Urban Legends in Computer Vision - ebcode
http://www.lyndonhill.com/opinion-cvlegends.html
======
eesmith
CV is older than the 1960s, and Minsky had enough experience with it to know
it wasn't an undergraduate summer student job.

Minsky and Russell Kirsch worked on CV back in the 1950s. Quoting
[https://conservancy.umn.edu/bitstream/handle/11299/107503/oh...](https://conservancy.umn.edu/bitstream/handle/11299/107503/oh179mlm.pdf?sequence=1&isAllowed=y)
:

Minsky: From the very start AI labs were obsessed with making machines that
could see.
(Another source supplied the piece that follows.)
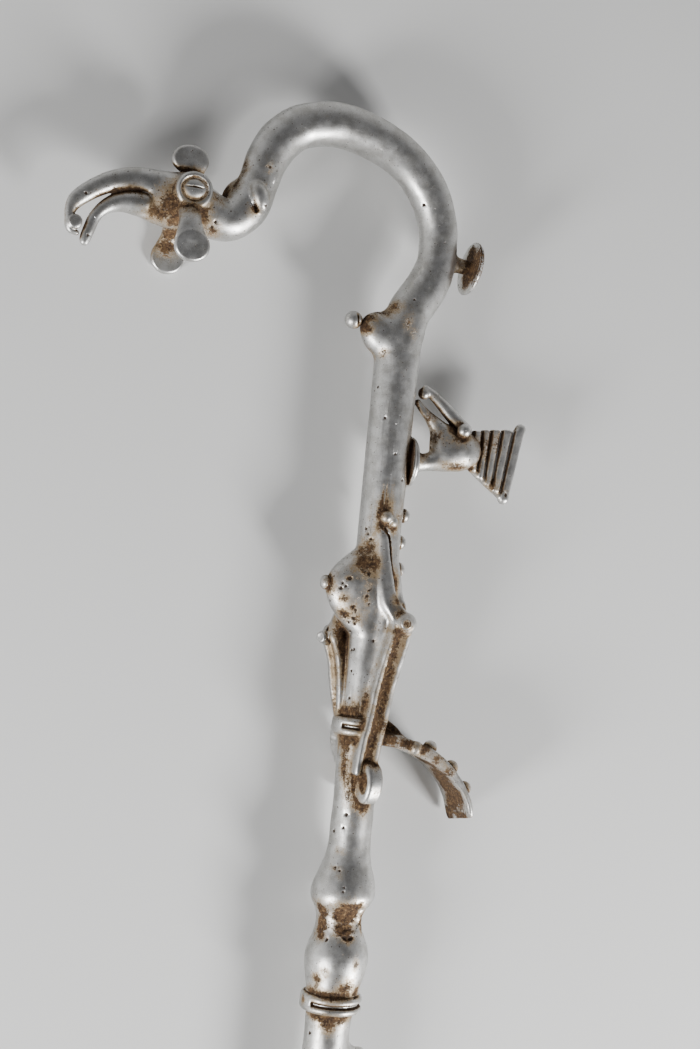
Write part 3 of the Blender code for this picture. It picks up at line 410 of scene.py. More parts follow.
# %% The neck
CROOK = 1.11
NECK_RADIUS = 10.5
NECK_POINTS = (
    (0.2, 0, 1.08), (0.2, 3, 1.08), (0.9, 12, 1.08), (4.1, 23, 1.05), (10.9, 34.9, 1.02),
    (14.1, 45, 0.95), (14.3, 54.1, 0.92), (13, 63.2, 0.94), (8, 75.3, 0.97), (-1.3, 86.3, 0.98),
    (-13.9, 94.1, 1.01), (-29.3, 98.9, 1.04), (-41.9, 99.9, 1.05), (-55.6, 96.6, 1.03),
    (-64.6, 89.5, 1.03), (-70.1, 79.8, 0.99), (-73, 69.4, 0.94), (-76.6, 58.2, 0.99), (-83.6, 51, 0.96),
    (-92.8, 51, 1.02), (-103, 54.4, 0.96),
)


def plane_roll(points, fillet, place=(0.0, 0.0), scale=1.0):
    """A roll in the staff's middle plane, from points of (x, y, half height, half width)."""
    rows = [
        (place[0] + x * scale, place[1] + y * scale, 0.0, tall * scale, wide * scale)
        for x, y, tall, wide in points
    ]
    roll(smooth(rows), fillet)


neck_halves = [share * NECK_RADIUS / CROOK for _, _, share in NECK_POINTS]
neck = [(x, y, half, half) for (x, y, _), half in zip(NECK_POINTS, neck_halves)]
plane_roll(neck, 0.6, scale=CROOK)
print("neck points:", len(neck))

# %% [markdown]
# ## The head
# The head is a short oval roll with two beaks that curve down. The upper one ends in a hook with a
# button inside it. Both beaks get thinner to the tip, so each point carries its own half height and
# half width, in hundredths of the head's height.

# %% The head and its beaks
HEAD = (-105.4 * CROOK, 55.0 * CROOK)
HEAD_UNIT = 0.25
HEAD_POINTS = (
    (68, -17, 38, 38), (48, -14, 45, 44), (20, -4, 50, 48), (-12, 4, 51, 45), (-36, 8, 47, 34),
    (-56, 14, 38, 21),
)
UPPER_BEAK = (
    (-46, 24, 30, 24), (-74, 28.5, 26, 22), (-100, 29.8, 23.6, 20), (-125.6, 24.6, 22.2, 19),
    (-149.6, 16.2, 20.4, 17.5), (-175.2, 1.4, 18.6, 16), (-196, -13.8, 17.6, 14),
    (-209.6, -27.4, 15.6, 12.5), (-216.8, -43.4, 11.6, 10.5), (-219, -61, 8, 9), (-218.6, -74, 7, 8),
    (-213.2, -84, 6.4, 7.5), (-202, -87.8, 5.4, 6.5),
)
JAW = (
    (-30, -22, 31, 29), (-48, -22, 28, 24), (-66, -22.5, 23.5, 18), (-84, -24.5, 16.5, 12),
    (-102, -28, 10, 8), (-120, -28.5, 5, 4),
)
LOWER_BEAK = (
    (-80, -12.5, 20.5, 25), (-102.8, -13.4, 20.6, 22), (-123.2, -16.6, 19, 18),
    (-136.8, -21.6, 16.8, 15), (-150.4, -29.8, 14.2, 13), (-162.4, -41.6, 12.4, 11.5),
    (-172.4, -58.2, 11.8, 11), (-179.2, -79, 11.6, 10.5), (-183.6, -95, 11, 9.5),
    (-185, -101.5, 9.4, 8.5),
)


def head_point(across, up, out=0.0):
    """A point near the head, from hundredths of its height, and a distance to its near side."""
    return np.array((HEAD[0] + across * HEAD_UNIT, HEAD[1] + up * HEAD_UNIT, out))


for points, fillet in ((HEAD_POINTS, 1.6), (UPPER_BEAK, 1.4), (JAW, 1.6), (LOWER_BEAK, 1.0)):
    plane_roll(points, fillet, HEAD, HEAD_UNIT)
paddle(head_point(-207.6, -67.6), 3.5, 3.0, 1.0, 0.3, 0.4)
print("head centre:", [round(value, 1) for value in HEAD])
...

So there was the early vision work. A lot of the early vision work
was somehow associated with AI. Although my friend Russell Kirsch at the
Bureau of Standards, had been doing it as early as 1954 or '55.

NORBERG: Which? Vision?

MINSKY: A little bit of computer vision with the SEAC machine. Nobody used the
word AI yet. He was the kind of person who could say well, everybody's having
their machines crunching numbers, can we have one that can recognize patterns.
Of course, the electrical engineers would dispute that and say, we've been
making sensory systems all the way back to World War II.

In
[https://www.webofstories.com/play/marvin.minsky/29](https://www.webofstories.com/play/marvin.minsky/29)
you can hear Minsky talking about recognizing letter shapes in the 1950s.
Though I don't know if his work used images, or simply a graph data
structures.

Minsky's 1960 "STEPS TOWARD ARTIFICIAL INTELLIGENCE" (see
[https://web.media.mit.edu/~minsky/papers/steps.html](https://web.media.mit.edu/~minsky/papers/steps.html)
) also describes some of the work toward training a computer in "recognizing
normalized printed or hand-printed characters."